ADTGNN_1 indicates that the model does not use ATCM and DTAS. ADTGNN_2 indicates the model with a fixed threshold of 0.3 and without DTAS, while ADTGNN_3 indicates that the model only uses ATCM and not DTAS, with a τ value set to 0.4. The experimental results are presented in

Table 11. The results of the ablation experiment.

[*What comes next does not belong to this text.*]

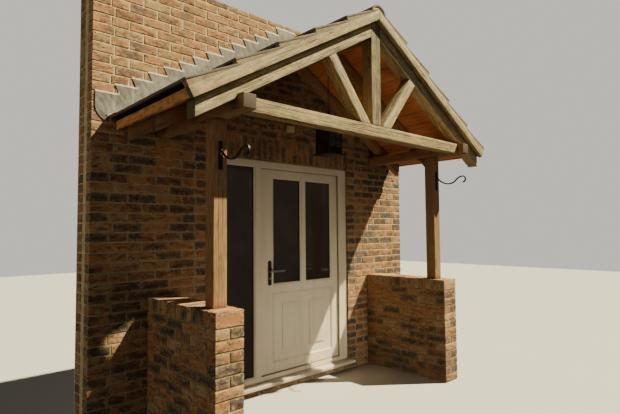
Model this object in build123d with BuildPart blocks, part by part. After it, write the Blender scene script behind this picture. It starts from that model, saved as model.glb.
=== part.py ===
from build123d import *
import os
from math import atan2, cos, radians, sin, tan

# Entrance porch of a brick house: two dwarf walls, two oak posts, a king post truss
# and a tiled roof, in front of the stretch of house wall that holds the door.
# Millimetres. X runs along the house wall, Z is up from the ground, and -Y points
# away from the house. The origin is on the ground, in the middle of the whole.

# House wall
wall_width = 3702.5
wall_height = 3590.0
wall_thickness = 300.0
doorway_half = 880.0
doorway_head = 2195.0
doorway_foot = 60.0

# Brickwork of the dwarf walls
brick_length = 215.0
brick_course = 75.0
dwarf_courses = 12
coping_height = 112.0
dwarf_inside = 1200.0
dwarf_reach = 1012.0

# Oak frame
post_size = 105.0
post_shift = 6.0
oak_arris = 3.0
post_front = 882.0
plate_width = 101.0
plate_depth = 95.0
plate_top = 2372.0
plate_reach = 1224.0
beam_front = 1162.0
truss_thickness = 100.0
beam_depth = 95.0
king_width = 112.0
strut_depth = 86.0
strut_foot = 75.0
strut_angle = 51.0
knee_leg = 115.0
knee_width = 60.0
knee_hollow = 2.0

# Roof
pitch = 30.0
rafter_depth = 100.0
rafter_foot = 1645.0
birdsmouth_seat = 43.0
common_rafter_width = 65.0
middle_rafter_front = 637.0
wall_rafter_front = 159.0
ridge_thickness = 30.0
ridge_depth = 150.0
board_thickness = 20.0
batten_height = 49.0
batten_width = 50.0
fascia_thickness = 22.0
barge_thickness = 43.0
barge_foot = 1675.0
tile_courses = 5
tile_head = 17.0
tile_tail = 54.0
tile_edge = 1735.0
ridge_tile_half = 90.0
ridge_tile_rise = 24.0

# Lead flashing
lead = 3.0
flashing_cover = 150.0
flashing_end = 1828.0
flashing_corner = 1687.0
flashing_first = 2572.0
flashing_heel_level = 2463.0
flashing_toe_level = 2354.0
flashing_turn = 21.0
flashing_lean = 35.0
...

Model	Fault Diagnosis Task
	C→A	C→B	D→E	F→E
ADTGNN_1	95.26%	92.17%	94.54%	91.43%
ADTGNN_2	95.67%	92.92%	94.73%	94.14%
ADTGNN_3	96.15%	94.56%	96.12%	96.37%
ADTGNN	96.89%	95.24%	97.01%	97.51%

. It can be observed that ADTGNN_3 exhibits significantly higher accuracy across all four tasks compared to ADTGNN_2. This is attributed to the proposed ATCM, which adaptively sets thresholds for each edge based on confidence, reducing the likelihood of erroneously discarding important edges. To demonstrate the effectiveness of DTAS more distinctly, this paper plotted the testing accuracy curves for ADTGNN_3 and ADTGNN in a specific experiment in Figure 14. As seen in Figure 14, ADTGNN achieves higher accuracy more rapidly than ADTGNN_3, particularly in tasks C→A and F→E. This is because during the early stages of training, the model’s performance may be insufficient, and setting high thresholds could result in erroneously discarding useful edges, leading to training instability. DTAS, by constructing dynamic thresholds, effectively enhances training stability. Finally, it can be observed that ADTGNN_1 exhibits the poorest performance among the four models. In summary, we can conclude that both the proposed ATCM and DTAS contribute to the overall performance of the model and are indispensable.

4. Conclusions

This paper proposes a novel cross-condition few-shot fault diagnosis method based on ADTGNN. ADTGNN is primarily composed of four modules: the GIM, the NFUM, the EFUMand the ATCM. Firstly, the one-dimensional vibration signal is transformed into a graph using the GIM. The graph is then input into the NFUM and the EFUM for feature transformation. The ATCM dynamically assigns thresholds to each edge based on its confidence, adapting and optimizing the graph structure, thereby effectively alleviating the over-smoothing issue in the graph. Furthermore, this paper proposed a DTAS, creating a dynamic threshold that gradually increases with the number of training iterations. This approach aims to prevent the model from prematurely discarding crucial edges in the early stages of training due to insufficient performance. Finally, fault diagnosis is achieved through a weighted voting mechanism. The proposed method’s superiority is validated through the construction of 18 cross-condition few-shot fault diagnosis tasks on three bearing datasets.

However, in order to achieve fault diagnosis across different working conditions, ADTGNN still relies on collecting a small number of labeled samples for each fault in advance. In future work, we will endeavor to address this issue.